I drove into Fells Point for the first time in March of 1989, parking a 1979 Ford Bronco, complete with jumping bass decals and U-Haul trailer in tow, on the cobblestones outside of Bertha’s.

``I’ll have a beer, ask about the neighborhood,’’ I thought, sunlight streaming past grey clouds scudding over tugboats at the end of the block.

``What can I get you,’’ the t-shirted, curly-haired young bartender said, stopping his discussion for a minute.

``I don’t know, what’s this Oxford Class, is it English?’’ I said, picking one from the dozen taps.

``I think it’s made in Glen Burnie,’’ he said, dispelling any pretense.

``Where is that, Scotland?’’

``No, it’s in Anne Arundel County,’’ he said, looking down and stopping to let me hear his constrained ``hee-yeh’’ kind of laugh for the first time. ``Yeah, it’s near the moors of Linthicum.’’

The joke wasn’t on me, he was laughing with me, realizing I wasn’t from the area.

I drank my beer, he resumed his conversation with Dan about some bar overlooking a river somewhere, and what a deal it would be if either one of them owned it. The discussion shifted, a question came up, and Mark _ unwilling to suffer a barroom discussion between the uninformed _ pulled down a dictionary to find the answer.
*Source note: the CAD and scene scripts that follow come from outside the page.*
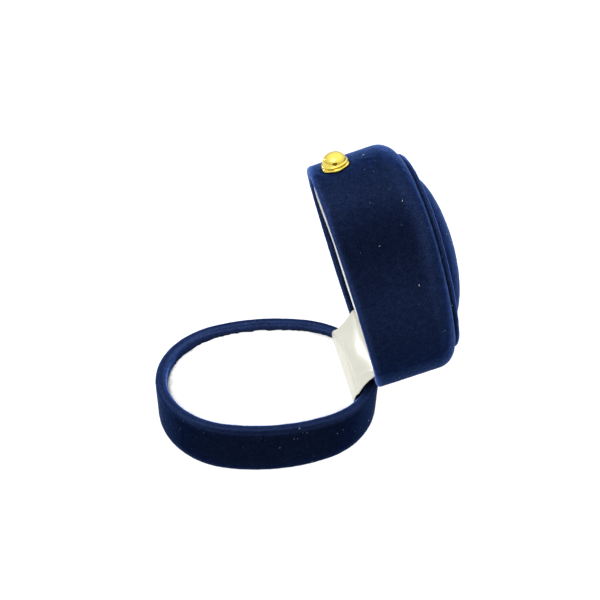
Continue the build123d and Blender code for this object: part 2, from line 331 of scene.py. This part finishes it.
def navy_flock(name, nap_and_wall_light=None):
    """Short dense navy pile with a fine grain. Its colour carries painted light: a painted sheen, near black face
    on and bluer where seen along the surface, painted shade in creases and a painted highlight on raised edges.
    The optional second argument gives the tones outside and inside an upright wall, as painted shade and painted
    light."""
    material, tree, shader = new_material(name)
    patches = object_noise(tree, 110, 3.0, 0.6)
    pile = object_noise(tree, 3800, 2.0, 0.7)
    # Relief of the shell: drives painted shade in hollows and a painted highlight on raised edges.
    shading_relief = node(tree, "ShaderNodeAttribute", attribute_name="shading_relief").outputs["Fac"]
    raised_up = node(
        tree, "ShaderNodeMapRange", {"Value": shading_relief, "From Min": -1.0, "From Max": 1.0}
    ).outputs["Result"]
    # Painted sheen on the navy: lighter and bluer as the surface turns edge-on to the view.
    facing = node(tree, "ShaderNodeLayerWeight", {"Blend": 0.35}).outputs["Facing"]
    colour = ramp(tree, facing, [
        (0.0, (0.0026, 0.0050, 0.0158)), (0.11, (0.0060, 0.0108, 0.033)), (0.25, (0.0051, 0.0098, 0.031)),
        (0.4, (0.0045, 0.0104, 0.040)), (0.65, (0.019, 0.040, 0.124)), (1.0, (0.095, 0.145, 0.33)),
    ])
    tones = [
        ramp(tree, raised_up, [(0.0, 0.3), (0.5, 1.0), (1.0, 2.3)]),
        ramp(tree, patches, [(0.3, 0.88), (0.7, 1.12)]),
        ramp(tree, pile, [(0.3, 0.45), (0.72, 1.75)]),
    ]
    # Painted shade on an upright wall's outside and painted light on its inside.
    if nap_and_wall_light:
        tones.append(wall_light_tone(tree, *nap_and_wall_light))
    for tone in tones:
        colour = mix(tree, 1.0, colour, tone, "MULTIPLY")
    tree.links.new(colour, shader.inputs["Base Color"])
    shader.inputs["Roughness"].default_value = 1.0
    shader.inputs["Specular IOR Level"].default_value = 0.0
    tree.links.new(bump(tree, pile, 0.12 * MM, 0.8), shader.inputs["Normal"])
    return material


def lint_fibre():
    """Pale dust and fibre ends caught in the pile."""
    material, tree, shader = new_material("lint")
    tone = object_noise(tree, 400)
    tree.links.new(
        ramp(tree, tone, [(0.4, (0.10, 0.12, 0.17)), (0.6, (0.50, 0.50, 0.48))]), shader.inputs["Base Color"]
    )
    shader.inputs["Roughness"].default_value = 0.8
    return material


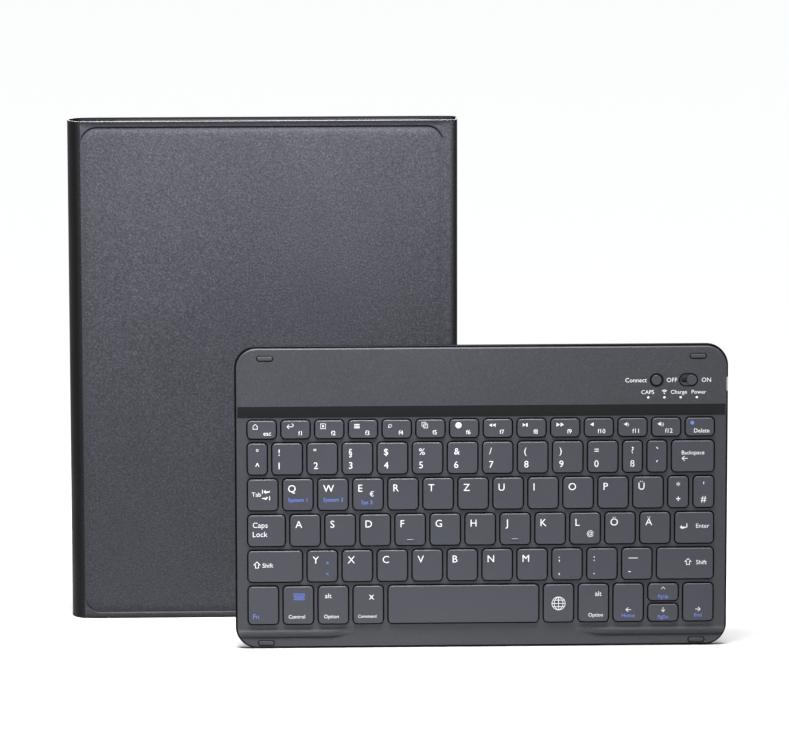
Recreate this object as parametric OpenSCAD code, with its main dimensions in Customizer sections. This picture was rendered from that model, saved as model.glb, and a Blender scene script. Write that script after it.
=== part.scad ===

``A bar with a dictionary, this is a place I can handle,’’ I said.

I didn’t realize he was only 19 or 20 at the time. He made me feel like there was a reason to move to the neighborhood. While others said they were reading Jack Kerouac, we lived on the waterfront with the bums and tugboat crews.

His sister, Karen, bartended more often than he did, commanding attention with her long dark hair and bracelets that covered half her forearms. A negative word hardly came from Mark’s mouth as he sat on the customer side and we all soaked in what we had discovered _ the mix of art students, drunks who had plied the streets for too long, longtime residents being slowly priced out of their neighborhood, and recent graduates amazed that their college days weren’t over in Fells Point, they just had to go to work instead of class.

I soaked in the beer and the liquor and the scene for years. Mark was always there. I bought a building, built a coffee shop, and he came in to get coffee, a sandwich and cigarettes on the way to see his sister, or the boat he had moved onto, or the job he got making beer.

Mark fell off the boat and drowned as Thanksgiving turned into Black Friday. I don’t know why.

I’d like to think there’s a reason. His new job would have taken him to northern Virginia, that obviously wasn’t to be. We remain behind, saddened by his loss and thankful for what he brought us.